Once the computer and documents have been encrypted the malware declares its ransom. This is done via a splash screen or within various text files informing the user of the breach. This notice will state the attackers payment details for the ransom of the decryption key. Payments are typically made through the TOR network [Dark Web] into Bitcoin cryptocurrency wallets. This is done to hide the attackers identity. Ransoms typically range from £200 – £8000 in order to recover sensitive data from one machine.
According to an FBI statement to CNN the estimated cost of damages caused by ransomware during Q1 2016 totals $209 mIllion. Healthcare departments, schools and law enforcement agencies include some of this years targets. Many companies are forced to pay the ransom as complete loss of their data would cause irreparable damage to their business. Once the ransom has been paid there is no certainty you will receive the decryption key in return. Ransomware has the ability to close businesses down and prevent healthcare organisations from saving lives.

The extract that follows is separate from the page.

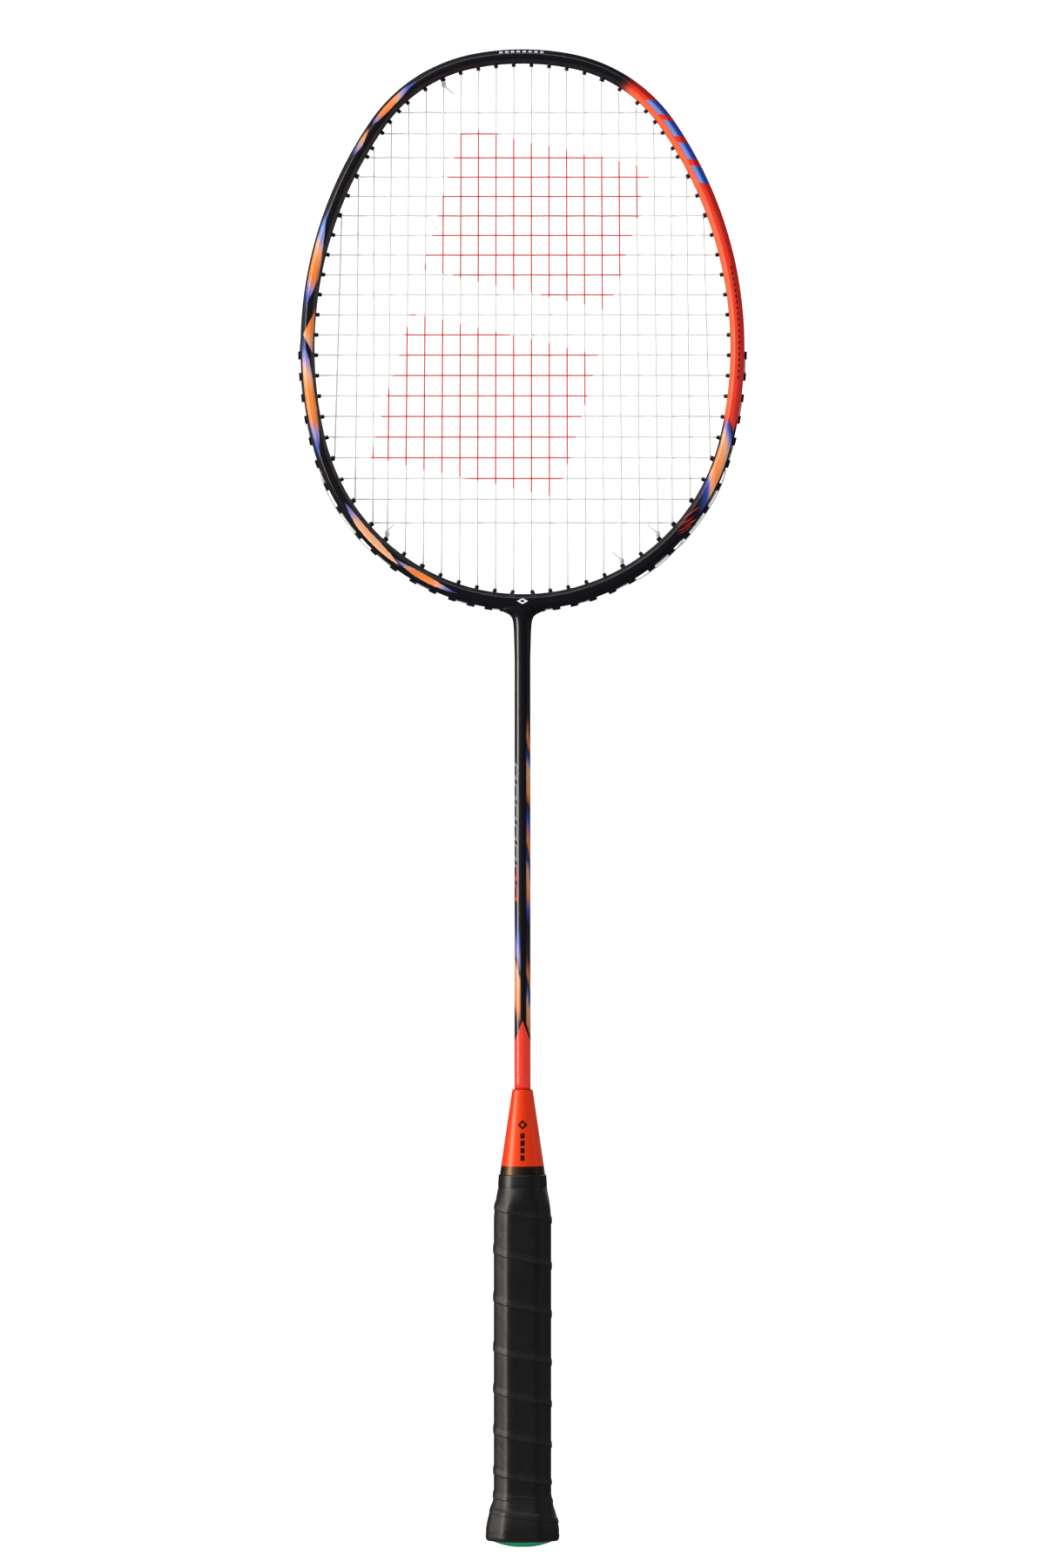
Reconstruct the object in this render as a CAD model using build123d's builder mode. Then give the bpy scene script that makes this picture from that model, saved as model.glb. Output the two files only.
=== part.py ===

With the attackers widespread success more intricate strains of ransomware are being developed every week. Ransomware is here to stay.
- Ensure employees are aware of Ransomware and its dangers.
- Train employees to question the validity of emails and to not open suspicious unexpected attachments.
- Disable Macro scripts within Microsoft Office.
- Manage the distribution of privileged accounts. Only use administrative accounts when absolutely necessary.
- Have a robust and frequent data Backup strategy in place. Ensure backup data isn’t attached to the network. Always keep a backup offsite and offline.
- Rename sensitive file extensions to something unique [.doc to .file] This will prevent ransomware from encrypting the document.